The site has partnered with 35 community organizations and worked hard to see that their content was included. It also partners with Bay Area media outlets.

Mernit set aside $3,000 of her original New Voices grant to build the site and reserved the rest for writers.  She and two co-founders work for free, for now, drawing their livelihoods from consulting and other work.

Mernit knew she couldn’t pay her writers $400 or $600 for a story, but she could pay $200 or $250 for some.  And she raised more by pitching stories on the crowdfunding site Spot.Us to cover an important trial in Los Angeles. Other news outlets picked up the site’s coverage.

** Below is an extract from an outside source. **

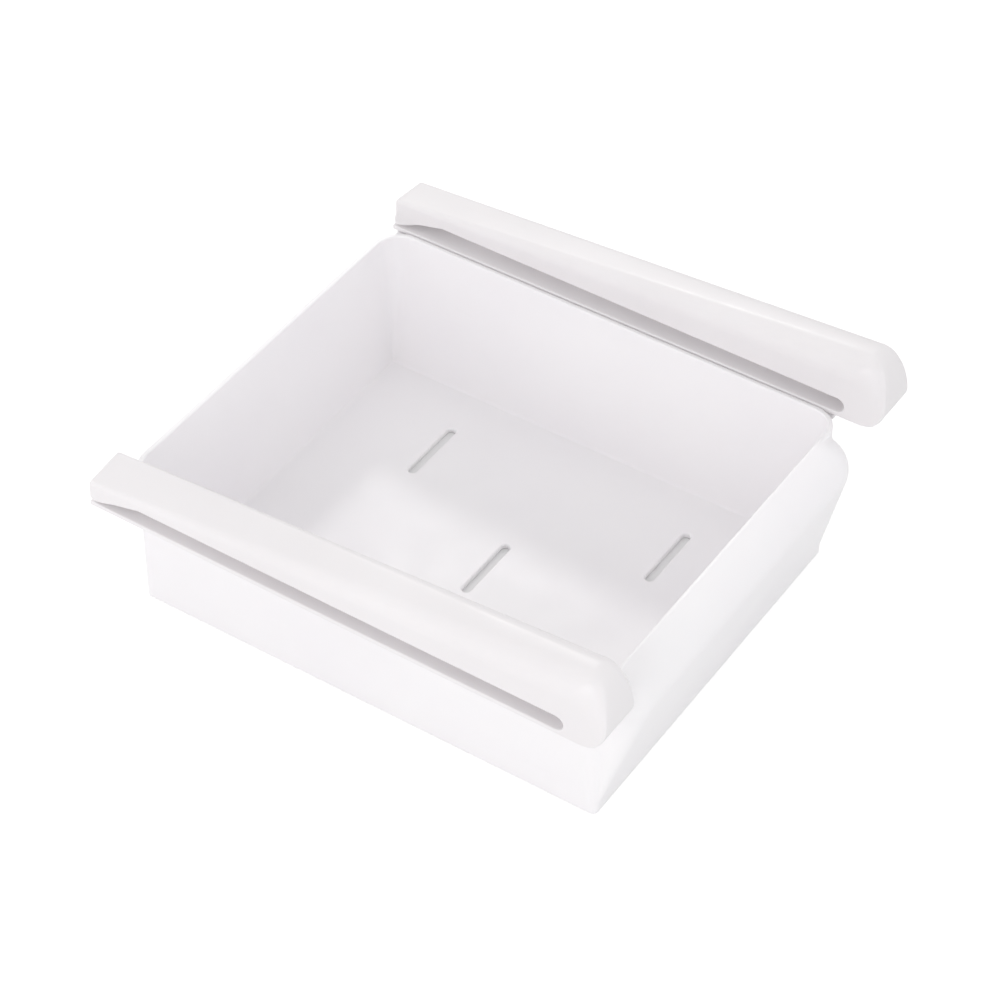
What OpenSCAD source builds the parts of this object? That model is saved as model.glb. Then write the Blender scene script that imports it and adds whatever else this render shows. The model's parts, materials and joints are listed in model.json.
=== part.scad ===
// Pull-out bin for a fridge shelf: an open tray that runs on two clip rails.
// Each rail grips the front edge of a shelf in its long slot, and the tray's
// side runners slide in the rail's channel underneath.
// +X is the drawer's front, +Y is its right-hand side, +Z is up.
// The origin is under the middle of the overall length, on the table.

/* [Tray] */
// Length of the tray's foot, rear to front
tray_l = 152.6; // [120:0.2:200]
// Width of the tray's foot, side to side
tray_w = 123; // [90:0.5:180]
// Height of the rim above the table
tray_h = 51; // [42:0.5:80]
// Thickness of the walls
wall = 1.6; // [1.2:0.1:2.6]
// Thickness of the floor
floor_t = 1.8; // [1.2:0.1:3]
// How far each side wall leans out at the rim
side_lean = 3.1; // [0.5:0.1:4]
// How far the rear wall leans out at the rim
rear_lean = 0.9; // [0.3:0.1:2.5]
// How far the flat of the front wall leans out at the rim
front_lean = 2.2; // [0.5:0.1:3]
// Corner radius of the tray at the foot
foot_r = 1.5; // [1:0.5:6]
// Corner radius of the tray at the rim
rim_r = 9; // [3:0.5:12]

/* [Front pull] */
// Radius of the roll along the top of the front panel
roll_r = 10; // [6:0.5:14]
// How far the roll's centre stands in front of the foot
roll_out = 0.5; // [0:0.1:3]
// How far the roll's round ends stay inside the side walls
roll_inset = 0.7; // [0:0.1:4]
// Height of the upright strip below the leaning panel
foot_h = 3; // [1:0.5:8]

/* [Floor slots] */
// Length of a floor slot
drain_l = 23; // [10:1:40]
// Width of a floor slot
drain_w = 2.8; // [1.5:0.1:5]
// Distance of the four outer slots from the middle, along the tray
drain_dx = 41.5; // [25:0.5:60]
// Distance of the four outer slots from the middle, across the tray
drain_dy = 33; // [20:0.5:45]

/* [Clip rails] */
// Width of a rail at its rear end
rail_w = 15; // [12:0.1:22]
// How much wider the rail is at its front end
rail_flare = 1; // [0:0.1:2.5]
// How far the rail's nose reaches past the tray's foot
nose_reach = 13.5; // [10:0.5:24]
// Length of the nose's rounded part
nose_l = 7.8; // [5:0.1:12]
// Thickness of the finger above the shelf, at the nose
crown_t = 15.7; // [10:0.1:24]
// Radius of the crown's long edges at the nose
crown_r = 7.4; // [3:0.1:7.4]
// Thickness of the finger above the shelf, at its free end
tip_t = 3.8; // [3:0.1:6]
// How much thinner the free end is at its outer edge
tip_fall = 1.4; // [0:0.1:2.2]
// Gap for the fridge shelf
shelf_gap = 4.8; // [4.2:0.1:8]
// Gap that the bead at the finger's free end leaves when no shelf is in
bead_gap = 2.1; // [2:0.1:3]
// Radius of that bead
bead_r = 3; // [2:0.1:3]
// Thickness of the plate under the shelf
plate_t = 1.5; // [1.2:0.1:2.5]
// Thickness of the channel's web and lip
channel_t = 1.5; // [1.2:0.1:2.5]

/* [Runners] */
// Width of the tray's runner, from the wall to its edge
runner_w = 7.5; // [5:0.1:10]
// Thickness of the runner
runner_t = 2; // [1.5:0.1:3]
// How far the runner ends behind the tray's front wall
runner_back = 8; // [6:0.5:30]
// How far the stop at the runner's rear end stands out
stop_out = 1.2; // [0.8:0.1:1.6]
// How far the tray pulls out
travel = 110; // [40:1:115]

/* [Clearances] */
// Running gap around the runner in its channel
run_gap = 0.3; // [0.2:0.05:0.5]
// Gap between the tray's rim and the rail's plate
side_gap = 0.4; // [0.3:0.05:1]
// How far the rim stays below the shelf
rim_gap = 0.4; // [0.2:0.05:1]

/* [Hidden] */
$fn = 48;
plastic = [0.95, 0.95, 0.96];
skin = 0.01;           // thickness of the slices that a hull joins
past = 1;              // how far a cut runs past the face that it opens
min_r = 0.5;           // least radius of an inner corner

// tray, in its own frame with the middle of the foot at the origin
rear_x = -tray_l / 2;
front_x = tray_l / 2;
roll_x = front_x + roll_out;
roll_z = tray_h - roll_r;
roll_y = tray_w / 2 - roll_r - roll_inset;

// rail, on the +Y side of the tray's frame
plate_z = tray_h + rim_gap;                    // the shelf lies at this height
plate_y = tray_w / 2 + side_lean + side_gap;   // inner edge of the plate
rail_rear = rear_x - (rear_lean - run_gap);
nose_front = front_x + nose_reach;
nose_x = nose_front - nose_l;                  // where the nose starts to round off
finger_y = plate_y + 1.3;                      // inner face of the finger at its free end
front_w = rail_w + rail_flare;
slot_top = plate_z + shelf_gap;
nose_z = slot_top + 0.4;                       // height of the nose's foremost line
nose_power = 2;                                // 2 rounds the nose as an ellipse
nose_blunt = 0.05;                             // share of its height left at its foremost line
nose_tuck = 0.4;                               // how far the nose narrows on each side
edge_r = 1.6;                                  // edge rounding at the free end
end_r = 2;                                     // rounding of the free end, seen from the side
slot_end = nose_x - 4.4;                       // the shelf's front edge stops here
ramp_l = 17;                                   // the slot narrows over this length to the bead

// runner and channel
runner_top = plate_z - plate_t - run_gap;
runner_rear = rail_rear + channel_t + run_gap;
runner_front = front_x - runner_back;
wall_y = tray_w / 2 + side_lean * (runner_top - runner_t) / tray_h;
runner_y = wall_y + runner_w;                  // outer edge of the plain runner
stop_l = 4;                                    // length of a stop along the rail
web_y = runner_y + stop_out + run_gap;         // inner face of the channel's web
lip_z = runner_top - runner_t - run_gap;       // top of the channel's lip
lip_y = plate_y + 2.1;                         // inner edge of the lip
channel_front = slot_end - 4;
block_x = runner_rear + stop_l + travel + run_gap;

// the bounding box is centred on the origin
tray_x = (rear_lean - nose_reach) / 2;

// points of an arc, ends included
function arc(c, r, from, to, steps) =
    [for (i = [0:steps]) let (a = from + (to - from) * i / steps) c + r * [cos(a), sin(a)]];

// a rail's cross-section in Y and Z: flat below and inside, rounded over the top
function section(inner, outer, top_in, top_out, r_in, r_out) =
    concat([[inner, plate_z - plate_t], [outer, plate_z - plate_t]],
        arc([outer - r_out, top_out - r_out], r_out, 0, 90, 6),
        arc([inner + r_in, top_in - r_in], r_in, 90, 180, 6));

// the free end's section, drawn in by the given amount
function tip_section(in) =
    section(finger_y + in, plate_y + rail_w - in, slot_top + tip_t - in,
        slot_top + tip_t - tip_fall - in, edge_r, edge_r);

// the nose's section: k is its height and t its width, both 1 where the nose starts
function nose_section(k, t) =
    let (mid = plate_y + front_w / 2)
    [for (p = section(plate_y, plate_y + front_w, slot_top + crown_t, slot_top + crown_t,
            crown_r, crown_r))
        [mid + (p[0] - mid) * t, nose_z + (p[1] - nose_z) * k]];

// how much of the nose's height is left at a share s of its length
function rounding(s) = pow(1 - pow(s, nose_power), 1 / nose_power);

// a thin slice across the rail at x
module slice(x, points) {
    translate([x, 0, 0]) rotate([90, 0, 90]) linear_extrude(skin) polygon(points);
}

// plan of the tray at height z, drawn in by inset: the walls and corners open out upwards
module plan(z, inset) {
    k = z / tray_h;
    y = tray_w / 2 + side_lean * k - inset;
    round_square([rear_x - rear_lean * k + inset, -y], [front_x + front_lean * k - inset, y],
        max(foot_r + (rim_r - foot_r) * k - inset, min_r));
}

// a rectangle with round corners, from corner a to corner b
module round_square(a, b, r) {
    translate([a[0] + r, a[1]]) square([b[0] - a[0] - 2 * r, b[1] - a[1]]);
    translate([a[0], a[1] + r]) square([b[0] - a[0], b[1] - a[1] - 2 * r]);
    for (x = [a[0] + r, b[0] - r], y = [a[1] + r, b[1] - r])
        translate([x, y]) circle(r, $fn = 32);
}

// a box whose walls lean out; it goes on above the rim, where it is cut off later
module leaning_box(inset, bottom) {
    hull() {
        for (z = [bottom, 2 * tray_h]) translate([0, 0, z]) linear_extrude(skin) plan(z, inset);
    }
}

// the front panel: it leans out from the foot and rolls back in at the top
module front_roll(inset) {
    bar_y = tray_w / 2 - foot_r - inset;
    hull() {
        for (y = [-roll_y, roll_y])
            translate([roll_x, y, roll_z]) sphere(roll_r - inset, $fn = 48);
        translate([front_x - wall - inset, -bar_y, foot_h])
            cube([wall, 2 * bar_y, skin]);
    }
}

// a floor slot with round ends, along Y
module drain() {
    straight = drain_l - drain_w;
    translate([0, 0, -past]) linear_extrude(floor_t + 2 * past) {
        square([drain_w, straight], center = true);
        for (y = [-straight / 2, straight / 2]) translate([0, y]) circle(drain_w / 2);
    }
}

// the runner on one side wall, with the stop at its rear end
module runner() {
    root = wall_y - rim_r;     // reaches in past the tray's round corners
    translate([0, 0, runner_top - runner_t]) linear_extrude(runner_t) {
        translate([runner_rear, root]) square([runner_front - runner_rear, runner_y - root]);
        translate([runner_rear, root]) square([stop_l, runner_y + stop_out - root]);
    }
}

// everything above the rim
module above_rim() {
    translate([-tray_l, -tray_w, tray_h]) cube([2 * tray_l, 2 * tray_w, 2 * tray_h]);
}

module tray() {
    color(plastic) translate([tray_x, 0, 0]) difference() {
        union() {
            leaning_box(0, 0);
            front_roll(0);
            runner();
            mirror([0, 1, 0]) runner();
        }
        above_rim();
        leaning_box(wall, floor_t);
        front_roll(wall);
        drain();
        for (x = [-drain_dx, drain_dx], y = [-drain_dy, drain_dy]) translate([x, y]) drain();
    }
}

// the wedge of the rail with its rounded nose, before the shelf's slot is cut
module wedge() {
    hull() {
        for (a = [0:30:90])
            slice(rail_rear + end_r * (1 - sin(a)), tip_section(end_r * (1 - cos(a)) / 2));
        for (a = [0:15:90])
            let (k = max(rounding(sin(a)), nose_blunt))
            slice(nose_x + (nose_l - skin) * sin(a),
                nose_section(k, 1 - (1 - k) * 2 * nose_tuck / front_w));
    }
}

// the plate that the shelf rests on
module plate() {
    translate([0, 0, plate_z - plate_t]) linear_extrude(plate_t) polygon([
        [rail_rear, plate_y], [nose_x, plate_y],
        [nose_x, plate_y + front_w], [rail_rear, plate_y + rail_w]]);
}

// the shelf's slot, drawn from the side: open at both sides and round at its front end;
// the bead at the finger's free end narrows it, and springs up over the shelf
module shelf_slot() {
    front_r = shelf_gap / 2;
    rear = rail_rear - past;
    bead = [rail_rear + bead_r, bead_gap + bead_r];
    foot = bead + bead_r * [0.8, -0.6];
    translate([0, plate_y + 2 * rail_w, plate_z]) rotate([90, 0, 0]) linear_extrude(3 * rail_w)
        difference() {
            union() {
                polygon([[rear, 0], [slot_end - front_r, 0], [slot_end - front_r, shelf_gap],
                    [rail_rear + ramp_l, shelf_gap], foot, bead, [rear, bead[1]]]);
                translate([slot_end - front_r, front_r]) circle(front_r);
            }
            translate(bead) circle(bead_r);
        }
}

// the channel under the plate, with its rear wall and the stop near its front end
module channel() {
    bottom = lip_z - channel_t;
    height = plate_z - plate_t - bottom;
    length = channel_front - rail_rear;
    translate([rail_rear, web_y, bottom]) cube([length, channel_t, height]);
    translate([rail_rear, lip_y, bottom])
        cube([length, web_y + channel_t - lip_y, channel_t]);
    translate([rail_rear, lip_y, bottom])
        cube([channel_t, web_y + channel_t - lip_y, height]);
    translate([block_x, web_y - stop_out, bottom]) cube([stop_l, stop_out, height]);
}

module clip_rail() {
    difference() {
        union() {
            wedge();
            plate();
        }
        shelf_slot();
    }
    channel();
}

module right_clip_rail() {
    color(plastic) translate([tray_x, 0, 0]) clip_rail();
}

module left_clip_rail() {
    color(plastic) translate([tray_x, 0, 0]) mirror([0, 1, 0]) clip_rail();
}

tray();
left_clip_rail();
right_clip_rail();
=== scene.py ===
import json
from math import acos, asin, atan2, cos, hypot, pi, radians, sin

import bmesh
import bpy
import numpy as np
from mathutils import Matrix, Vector


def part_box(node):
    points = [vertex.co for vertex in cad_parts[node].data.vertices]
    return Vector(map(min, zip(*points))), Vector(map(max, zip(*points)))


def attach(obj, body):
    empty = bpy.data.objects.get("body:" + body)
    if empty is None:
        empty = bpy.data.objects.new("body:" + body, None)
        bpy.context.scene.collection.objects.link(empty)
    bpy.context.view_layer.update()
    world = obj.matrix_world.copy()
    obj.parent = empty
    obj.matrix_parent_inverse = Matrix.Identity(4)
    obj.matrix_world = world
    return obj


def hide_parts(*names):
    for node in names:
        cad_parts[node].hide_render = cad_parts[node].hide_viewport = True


# A pull-out bin for a fridge shelf: a white tray that hangs on two clip rails.
# Lengths in the shape dictionaries are millimetres, everywhere else metres.
mm = 0.001

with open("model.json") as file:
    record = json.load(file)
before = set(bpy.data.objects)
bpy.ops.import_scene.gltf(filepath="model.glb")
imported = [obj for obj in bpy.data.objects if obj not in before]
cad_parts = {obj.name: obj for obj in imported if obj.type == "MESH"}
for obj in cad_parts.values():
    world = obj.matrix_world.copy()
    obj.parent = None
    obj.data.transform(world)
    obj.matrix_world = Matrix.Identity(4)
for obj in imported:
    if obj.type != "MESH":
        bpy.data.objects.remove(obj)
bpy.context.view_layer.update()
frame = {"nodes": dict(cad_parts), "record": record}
scene = bpy.context.scene
print("frame loaded:", ", ".join(sorted(frame["nodes"])))


# small helpers
def addObject(name, data):
    thing = bpy.data.objects.new(name, data)
    scene.collection.objects.link(thing)
    return thing


def meshFrom(name, points, faces):
    mesh = bpy.data.meshes.new(name)
    mesh.from_pydata([tuple(p) for p in points], [], faces)
    mesh.update()
    return mesh


def tidyNormals(mesh, mergeAt=0.00001):
    bm = bmesh.new()
    bm.from_mesh(mesh)
    bmesh.ops.remove_doubles(bm, verts=bm.verts, dist=mergeAt)
    bmesh.ops.recalc_face_normals(bm, faces=bm.faces)
    bm.to_mesh(mesh)
    bm.free()


def shadeSmooth(mesh, sharpAbove):
    bm = bmesh.new()
    bm.from_mesh(mesh)
    for face in bm.faces:
        face.smooth = True
    for edge in bm.edges:
        folded = len(edge.link_faces) == 2 and edge.calc_face_angle() > radians(sharpAbove)
        edge.smooth = not folded
    bm.to_mesh(mesh)
    bm.free()


def evaluatedCopy(source, name):
    graph = bpy.context.evaluated_depsgraph_get()
    mesh = bpy.data.meshes.new_from_object(source.evaluated_get(graph))
    mesh.name = name
    return mesh


def link(tree, fromNode, fromSocket, toNode, toSocket):
    tree.links.new(fromNode.outputs[fromSocket], toNode.inputs[toSocket])


def setInput(modifier, label, value):
    for item in modifier.node_group.interface.items_tree:
        if item.item_type == "SOCKET" and item.in_out == "INPUT" and item.name == label:
            modifier[item.identifier] = value
            return
    raise KeyError(label)


def setAttribute(mesh, label, kind, values):
    # kind is FLOAT or FLOAT_VECTOR
    layer = mesh.attributes.new(label, kind, "POINT")
    field = "value" if kind == "FLOAT" else "vector"
    layer.data.foreach_set(field, np.asarray(values, np.float32).ravel())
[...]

But she doesn’t aspire to be an all-volunteer site. “I was very aggressive about fundraising. I knew we couldn’t wait till the money ran out before we raised money,” she said. She enlisted friends to research grant possibilities at the FoundationCenter.org’s site.

“We got turned down a lot,” she said. However, as of June 2010, nine months after launch, she had raised $102,500 from four grants, including funding to help the site be viewed not just on smart phones, but basic cell phones as well.

In addition, Oakland Local is going out of its way to provide training to build media skills in the overall community – not just training citizen journalists to write for the site.

For Oakland Local, key issues are food access, the environment, social justice and development. Mernit said it’s important to tell funders what your issues are and “not that I just need money to keep going.”